Monday, March 19, 2007

Life in the Coaching Closet

Imagine you are a very, very closeted lesbian college basketball coach. You coach at a Division I school and are ranked in the top 25 year after year. You come from a conservative religious family and they do not know you are gay. They would not accept a lesbian daughter.

You played ball for a top Division I school that went to the Final Four twice while you were on the team. As a player, you knew the unwritten rule at your school: Lesbians keep it on the down low or they are gone. Teammates knew who was gay, but no one talked about it. You and the other lesbians on the team were tolerated as long as you kept it to yourselves. “Don’t Ask, Don’t Tell” was the unwritten policy. Because you loved basketball and could not imagine your life without it, you did what you needed to do to protect your place on the team.

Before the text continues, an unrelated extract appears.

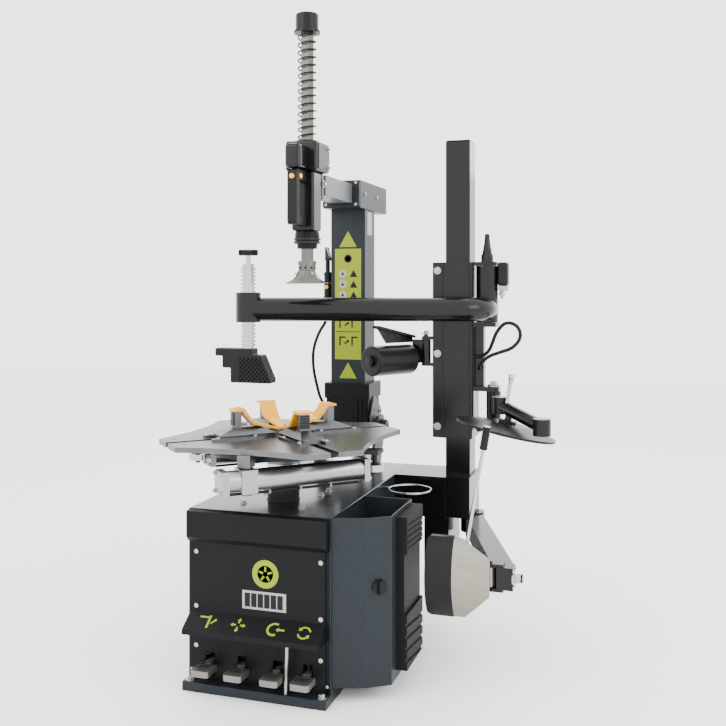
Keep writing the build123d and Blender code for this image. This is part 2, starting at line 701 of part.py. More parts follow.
# ---- helper arm ----
sleeve = []
for x, y in (
    (CARRIAGE_X, (CARRIAGE_Y[0], POST_Y[0] - GAP)),
    (CARRIAGE_X, (POST_Y[1] + GAP, CARRIAGE_Y[1])),
    ((CARRIAGE_X[0], POST_X[0] - GAP), (POST_Y[0] - GAP, POST_Y[1] + GAP)),
    ((POST_X[1] + GAP, CARRIAGE_X[1]), (POST_Y[0] - GAP, POST_Y[1] + GAP)),
):
    with BuildPart() as plate:
        slab(x, y, CARRIAGE_Z)
    sleeve.append(plate.part.solid())
with BuildPart() as flange:
    slab((368, CARRIAGE_X[0]), (300, 314), CARRIAGE_Z)
    slab((ROLLER_HINGE[0] - 14, 368), (302, 326), (948, 960))
    slab((ROLLER_HINGE[0] - 14, 368), (302, 326), (1046, 1058))
    bar((*ROLLER_HINGE, 948), (*ROLLER_HINGE, 1066), 8)
with BuildPart() as carriage_sleeve:
    add(sleeve[0])
carriage_sleeve.part = Compound(children=[*sleeve, *flange.part.solids()])
save(carriage_sleeve, "carriage_sleeve")

with BuildPart() as pivot_post:
    slab((516, 519.5), (305, 375), (745, 1331))
    slab((519, 600), (305, 375), (1095, 1111))
    slab((519, 600), (305, 375), (1317, 1331))
    bar((*SWING_AXIS, 1111), (*SWING_AXIS, 1317), 16)
    bar((*SWING_AXIS, 1331), (*SWING_AXIS, 1352), 22)
    slab((519, 553), (325, 360), (878, 1095))
    slab((519, 612), (298, 342), (745, 761))
    slab((519, 612), (298, 342), (862, 878))
    bar((*DISC_POST, 761), (*DISC_POST, 862), 12)
save(pivot_post, "pivot_post")

LOOP_HOSE = [
    (519.5, 314, 985),
    (548, 314, 985),
    (577, 300, 1008),
    (592, 288, 1040),
    (606, 281, 1078),
    (640, 277, 1116),
    (684, 274, 1104),
    (698, 272, 1062),
    (668, 272, 1022),
    (620, 276, 1006),
    (576, 279, 990),
    (549, 284, 963),
    (538, 301, 942),
    (538, 325, 942),
]
hose(LOOP_HOSE, 6.5, "loop_hose")

with BuildPart() as upper_arm:
    with BuildLine() as arm_path:
        FilletPolyline((*SWING_AXIS, ARM_Z), (*ELBOW, ARM_Z), (*ROD_AXIS, ARM_Z), radius=105)
    to_elbow = (ELBOW[0] - SWING_AXIS[0], ELBOW[1] - SWING_AXIS[1], 0)
    with BuildSketch(Plane(origin=(*SWING_AXIS, ARM_Z), z_dir=to_elbow)):
        Circle(42)
    sweep(path=arm_path.wires()[0])
    bar((*SWING_AXIS, 1112), (*SWING_AXIS, 1316), 39.5)
    bar((*ROD_AXIS, 1115), (*ROD_AXIS, 1220), 44)
    bar((*SWING_AXIS, 1112), (*SWING_AXIS, 1316), 16 + RUN, Mode.SUBTRACT)
    bar((*ROD_AXIS, 1110), (*ROD_AXIS, 1225), 27.4, Mode.SUBTRACT)
save(upper_arm, "upper_arm")

ROD_Z = (1022.0, 1322.0)
NOTCH = 13.5
with BuildPart() as presser_rod:
    bar((*ROD_AXIS, ROD_Z[0]), (*ROD_AXIS, ROD_Z[1]), 20.5)
    for n in range(21):
        low = ROD_Z[0] + 9 + n * NOTCH
        bar((*ROD_AXIS, low), (*ROD_AXIS, low + 7), 27)
    bar((*ROD_AXIS, ROD_Z[1]), (*ROD_AXIS, 1352), 9)
    bar((*ROD_AXIS, 1352), (*ROD_AXIS, 1372), 33)
save(presser_rod, "presser_rod")

with BuildPart() as presser_foot:
    with BuildSketch(Plane.XZ.offset(11 - 32)):
        with BuildLine():
            Polyline(
                (-332, 1022), (-176, 1022), (-134, 948), (-134, 896), (-352, 896), (-352, 962), (-332, 974),
                close=True
            )
        make_face()
    extrude(amount=64)
save(presser_foot, "presser_foot")

ROLL_DIR = Vector(-0.525, -0.851, 0).normalized()
ROLL_MID = Vector(*ROLLER_MID)


def along_roller(distance):
    """A point on the roller's axis."""
    return tuple(ROLL_MID + ROLL_DIR * distance)


hinge_box = sorted((along_roller(-130)[0] - 12, ROLLER_HINGE[0]))
with BuildPart() as roller_arm:
    bar((*ROLLER_HINGE, 960.5), (*ROLLER_HINGE, 1045.5), 18)
    slab((hinge_box[0], hinge_box[1]), (296, 324), (960.5, 1045.5))
    bar(along_roller(-130), along_roller(ROLLER_HALF + 14), 12)
    bar(along_roller(-130), along_roller(-ROLLER_HALF - 2), 22)
    bar(along_roller(ROLLER_HALF + 1), along_roller(ROLLER_HALF + 12), 20)
    bar((*ROLLER_HINGE, 960), (*ROLLER_HINGE, 1046), 8 + RUN, Mode.SUBTRACT)
save(roller_arm, "roller_arm")

with BuildPart() as roller:
    bar(along_roller(-ROLLER_HALF), along_roller(ROLLER_HALF), ROLLER_R)
    fillet(roller.edges(), 6)
    bar(along_roller(-ROLLER_HALF), along_roller(ROLLER_HALF), 12 + RUN, Mode.SUBTRACT)
save(roller, "roller")

TILT = radians(DISH_TILT)
DISH_AXIS = Vector(0.9527 * sin(TILT), 0.304 * sin(TILT), cos(TILT)).normalized()
DISH = Vector(*DISH_MID)


def on_dish_axis(distance):
    """A point on the bead disc's axis."""
    return tuple(DISH + DISH_AXIS * distance)


with BuildPart() as disc_arm:
    bar((*DISC_POST, 761.5), (*DISC_POST, 861.5), 26)
    bar((*DISC_POST, 836), (640, 160, 832), 17)
    bar((640, 160, 832), (800, 10, 785), 22)
    bar((640, 160, 804), (640, 160, 861), 29)
    bar((800, 10, 757), (800, 10, 812), 29)
    bar(on_dish_axis(-14), on_dish_axis(62), 12)
    bar(on_dish_axis(-24), on_dish_axis(-13), 21)
    bar((*DISC_POST, 761), (*DISC_POST, 862), 12 + RUN, Mode.SUBTRACT)
save(disc_arm, "disc_arm")

with BuildPart() as bead_disc:
    with BuildSketch(Plane(origin=DISH_MID, z_dir=DISH_AXIS)):
        Circle(DISH_R)
    extrude(amount=-8)
    with BuildSketch(Plane(origin=DISH_MID, z_dir=DISH_AXIS)):
        Circle(DISH_R - 4)
    extrude(amount=20, taper=78)
    bar(on_dish_axis(0), on_dish_axis(30), 30)
    bar(on_dish_axis(-12.5), on_dish_axis(-8), 24)
    bar(on_dish_axis(-12.5), on_dish_axis(31), 12 + RUN, Mode.SUBTRACT)
save(bead_disc, "bead_disc")

# ---- bead breaker ----
BEAD_RUN = Vector(BEAD_END[0] - BEAD_PIVOT[0], BEAD_END[1] - BEAD_PIVOT[1], 0)
with BuildPart() as bead_arm:
    bar((*BEAD_PIVOT, 326), (*BEAD_PIVOT, 400), 44)
    with BuildSketch(Plane(origin=(*BEAD_PIVOT, BEAD_Z), z_dir=BEAD_RUN)):
        Rectangle(66, 66)
    extrude(amount=BEAD_RUN.length - 20)
    slab((BEAD_END[0] - 28, BEAD_END[0] + 30), (BEAD_END[1] - 22, BEAD_END[1] + 30), (BEAD_Z - 34, BEAD_Z + 34))
    slab((BLADE_PIN_X - 20, BEAD_END[0]), (BEAD_END[1] - 20, BEAD_END[1] + 20), (BEAD_Z - 42, BEAD_Z - 32))
    slab((BLADE_PIN_X - 20, BEAD_END[0]), (BEAD_END[1] - 20, BEAD_END[1] + 20), (BEAD_Z + 32, BEAD_Z + 42))
    slab((BLADE_PIN_X - 26, BEAD_END[0] - 20), (BEAD_END[1] - 40, BEAD_END[1] + 60), (BEAD_Z - 31.5, BEAD_Z + 31.5),
         Mode.SUBTRACT)
    bar((BLADE_PIN_X, BEAD_END[1], BEAD_Z - 42), (BLADE_PIN_X, BEAD_END[1], BEAD_Z + 46), 9)
    bar((BEAD_END[0] + 30, BEAD_END[1], BEAD_Z), (BEAD_END[0] + 57, BEAD_END[1], BEAD_Z), 13.5)
    bar((*BEAD_PIVOT, 320), (*BEAD_PIVOT, 404), 15 + RUN, Mode.SUBTRACT)
save(bead_arm, "bead_arm")


BLADE_BOW = 186.0  # outer radius of the bowed blade and guard
BLADE_MID = (BEAD_END[1] + 142.0, 348.0)  # y, z of the line they are bowed about


def bowed(outline, thick):
    """A plate cut to an outline in front view and bowed about a line that runs left to right."""
    with BuildPart() as plate:
        bar((470, *BLADE_MID), (690, *BLADE_MID), BLADE_BOW)
        bar((469, *BLADE_MID), (691, *BLADE_MID), BLADE_BOW - thick, Mode.SUBTRACT)
        with BuildSketch(Plane.XZ.offset(-BLADE_MID[0] + 20)) as front_view:
            with BuildLine():
                Polyline(*outline, close=True)
            make_face()
        extrude(front_view.sketch, amount=200, mode=Mode.INTERSECT)
    return plate.part


with BuildPart() as blade:
    add(bowed([(562, 228), (562, 468), (588, 468), (674, 421), (679, 404), (679, 310), (608, 241), (596, 228)], 6))
    slab((640, BLADE_PIN_X), (BEAD_END[1] - 40, BEAD_END[1] + 8), (BEAD_Z - 30, BEAD_Z + 15))
    bar((BLADE_PIN_X, BEAD_END[1], BEAD_Z - 30), (BLADE_PIN_X, BEAD_END[1], BEAD_Z + 30), 18)
    bar((BLADE_PIN_X, BEAD_END[1], BEAD_Z - 30), (BLADE_PIN_X, BEAD_END[1], BEAD_Z + 30), 9 + RUN, Mode.SUBTRACT)
with BuildPart() as guard:
    add(bowed([(478, 236), (478, 460), (488, 470), (561.7, 470), (561.7, 225), (489, 225)], 16))
with BuildPart() as blade_handle:
    bar((598, BEAD_END[1] + 4, 436), (652, BEAD_END[1] + 4, 744), 5.5)
    bar((652, BEAD_END[1] + 4, 744), (664, BEAD_END[1] + 4, 815), 11)
bead_blade = BuildPart()
bead_blade.part = Compound(children=[*blade.part.solids(), *guard.part.solids(), *blade_handle.part.solids()])
save(bead_blade, "bead_blade")

# ---- switch ----
CHAMFER = Vector(64, 45, 0).normalized()
NORMAL = Vector(CHAMFER.Y, -CHAMFER.X, 0)
SWITCH = Vector(366, -377.5, 344)
with BuildPart() as switch_knob:
    face = SWITCH + NORMAL * 0.6
    with BuildSketch(Plane(origin=face, x_dir=CHAMFER, z_dir=NORMAL)):
        Circle(22)
    extrude(amount=8)
    with BuildSketch(Plane(origin=face + NORMAL * 8, x_dir=CHAMFER, z_dir=NORMAL)):
        Rectangle(12, 40)
    extrude(amount=14)
save(switch_knob, "switch_knob")
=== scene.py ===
import json
from math import cos, pi, radians, sin

import bmesh
import bpy
from mathutils import Matrix, Vector


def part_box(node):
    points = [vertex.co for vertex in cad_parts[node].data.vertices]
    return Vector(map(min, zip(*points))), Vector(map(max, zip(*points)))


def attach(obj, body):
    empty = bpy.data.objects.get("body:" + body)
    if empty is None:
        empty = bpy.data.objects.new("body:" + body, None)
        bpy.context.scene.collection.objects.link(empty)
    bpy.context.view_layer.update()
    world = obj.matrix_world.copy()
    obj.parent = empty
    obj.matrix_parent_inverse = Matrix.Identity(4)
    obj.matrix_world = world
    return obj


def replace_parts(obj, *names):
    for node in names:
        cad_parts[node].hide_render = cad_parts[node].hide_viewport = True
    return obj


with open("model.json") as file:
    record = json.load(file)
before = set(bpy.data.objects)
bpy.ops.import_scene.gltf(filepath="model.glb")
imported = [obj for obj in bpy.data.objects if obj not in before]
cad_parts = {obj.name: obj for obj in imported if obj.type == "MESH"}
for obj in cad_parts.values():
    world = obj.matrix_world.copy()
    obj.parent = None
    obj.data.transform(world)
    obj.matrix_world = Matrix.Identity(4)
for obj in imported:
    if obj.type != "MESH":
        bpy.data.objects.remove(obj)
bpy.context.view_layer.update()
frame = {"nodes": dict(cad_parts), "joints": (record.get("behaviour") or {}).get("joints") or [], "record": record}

NODES = frame["nodes"]


# ---- camera, light and floor ----
CAMERA_PLACE = (1.1615, -3.031, 1.236)
CAMERA_TURN = 17.7  # degrees to the left of straight ahead
LENS = 45.97  # mm, on a 36 mm sensor
SHIFT = -0.1033
SURROUNDINGS = 3.2  # strength of the white surroundings
FLOOR_REACH = 9.0
FLOOR_Z = -0.001  # just under the machine's feet
FLOOR_TONE = 0.92


def make_camera():
    """The camera at the machine's front right, level, with a small shift down."""
    data = bpy.data.cameras.new("camera")
    data.lens = LENS
    data.sensor_width = 36.0
    data.shift_y = SHIFT
    camera = bpy.data.objects.new("camera", data)
    camera.location = CAMERA_PLACE
    camera.rotation_euler = (radians(90), 0, radians(CAMERA_TURN))
    bpy.context.collection.objects.link(camera)
    bpy.context.scene.camera = camera


def area_light(name, place, aim, size, power):
    """A soft square light that points at a place."""
    data = bpy.data.lights.new(name, "AREA")
    data.size = size
    data.energy = power
    light = bpy.data.objects.new(name, data)
    light.location = place
    light.rotation_euler = (Vector(aim) - Vector(place)).to_track_quat("-Z", "Y").to_euler()
    bpy.context.collection.objects.link(light)


def make_studio():
    """White surroundings, three soft lights and a pale floor."""
    world = bpy.data.worlds.new("studio")
    bpy.context.scene.world = world
    world.use_nodes = True
    background = world.node_tree.nodes["Background"]
    background.inputs["Color"].default_value = (1.0, 1.0, 1.0, 1.0)
    background.inputs["Strength"].default_value = SURROUNDINGS
    area_light("key", (-2.2, -3.2, 3.4), (0.0, 0.0, 0.9), 2.2, 75)
    area_light("side", (3.6, -1.2, 2.6), (0.2, 0.0, 0.8), 1.8, 60)
    area_light("back", (0.6, 3.4, 3.2), (0.1, 0.0, 1.0), 2.6, 60)
    mesh = bpy.data.meshes.new("floor")
    corners = [(x * FLOOR_REACH, y * FLOOR_REACH, FLOOR_Z) for x, y in ((-1, -1), (1, -1), (1, 1), (-1, 1))]
    mesh.from_pydata(corners, [], [(0, 1, 2, 3)])
    floor = bpy.data.objects.new("floor", mesh)
    bpy.context.collection.objects.link(floor)
    surface = bpy.data.materials.new("floor_paint")
    surface.use_nodes = True
    shader = surface.node_tree.nodes["Principled BSDF"]
    shader.inputs["Base Color"].default_value = (FLOOR_TONE, FLOOR_TONE, FLOOR_TONE, 1)
    shader.inputs["Roughness"].default_value = 0.7
    mesh.materials.append(surface)


make_camera()
make_studio()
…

You watched your closeted lesbian coach carefully separate out her personal life from her coaching life. She never brought her partner to team social events, but you knew where she sat in the stands behind the bench at every game. You watched your coach erase everything about her personal life in the media guide and in interviews with the media. To the world she was single and driven. The message was that basketball was her life: She had no time to find a man or raise a family. She encouraged this reaction. It was all part of her cover.

But, of course, there were always suspicions about her, rumors whispered in the stands and innuendoes among the sports writers. Lesbian fans, citing their “gaydar,” claimed her as one of their own and waited impatiently for her to come out.

You heard rumors that coaches from other schools told high school recruits that your team was coached by a lesbian. In the cut throat world of Division I ball, playing on fears about lesbians was just another way to get the top recruits. Everyone knew about this “negative recruiting”, but nothing happened to the coaches who did it.

Then you graduated and spent a few years as an assistant coach in another Division I program. The head coach made it clear that he would fire any assistants who were lesbians. But you already knew how to hide. You had a good role model in your own coach and knew what you needed to do to negotiate life in the coaching closet. You dated a male friend a few times to throw the head coach off. You dressed carefully and kept your hair long to project a “hetero” image. You focused on basketball and avoided other lesbians who were too out or too careless about who knew about them.

Finally, with a glowing recommendation from your homophobic head coach in hand, you landed a head coaching job at a Division I school. You were treated like a rock star by the local and national media when your team rose quickly through the ranks to the top 10. Everywhere you went everyone knew who you were. You couldn’t eat in a restaurant without young girls and older folks asking for your autograph. Your name and picture were in the local news all the time. You had your own TV show every week to talk about the team. Your team played on national television regularly. You had a generous salary and everyone loved you. Your family was proud of you and your accomplishments.

You were relatively young so no one thought it was strange that you were not married. They understood the demands of Division I coaching. You knew how to lie smoothly or deflect questions about your personal life. You knew how to carefully separate your personal life from your coaching. You avoided social settings or places that might be associated with lesbians. You cut yourself off from old lesbian friends. You spent more and more time with basketball. You spent all your time with the team and your assistant coaches.

You knew that everything you had accomplished, all your success as a coach, the numerous national awards, your respected status in the community, the love of your family, your livelihood and career depended on your ability to keep up the charade of, if not heterosexuality, at least non-lesbianism.

This is just a story I made up. I’m not describing any particular coach, but I am describing the life of many closeted lesbian coaches. As you watch the NCAA tournament during the next two weeks, think about those coaches who have paid a terrible personal price for their coaching career and for the opportunity to succeed in a profession they love. Think about how it might be, how it should be, if more coaches associations, sport governing organizations and individual colleges and universities were commited to eliminating homophobia in sport.

Think about a day when the fear and shame, the prejudice and the stereotypes, and the harassment and discrimination of lesbians in sport are consigned to history where they belong. Think about a day when lesbian coaches do not live in fear of the accusation, exposure, and judgment that could ruin their careers. We are not there now. How long will it take?

2 comments:

Anonymous said...

I stumbled across this site and was quickly enthralled in this post. As a recent student-athlete grad (softball) I've seen first hand this very cycle.

I hope many people read this and gain a better understanding of issues such as these.

Thank you

Carol Anne said...

I just re-found this blog (forgot to bookmark it the first time) and read about "Life in the Coaching Closet." Right after the 2007 Final Four and in the midst of the coaching carousel, it packs quite an emotional impact.

I'm a fan of Kim Mulkey. I'm not a fan of Baylor University. As a Baptist school, it openly discriminates against gay students. It's hard for me to accept that Kim works for BU, especially now that she has just signed a ten-year contract extension.

Still, I'm told by a friend in Texas that there have been (and presumably still will be) lesbian, basketball-playing BU Lady Bears (and coaches). It's complicated, living in the real world.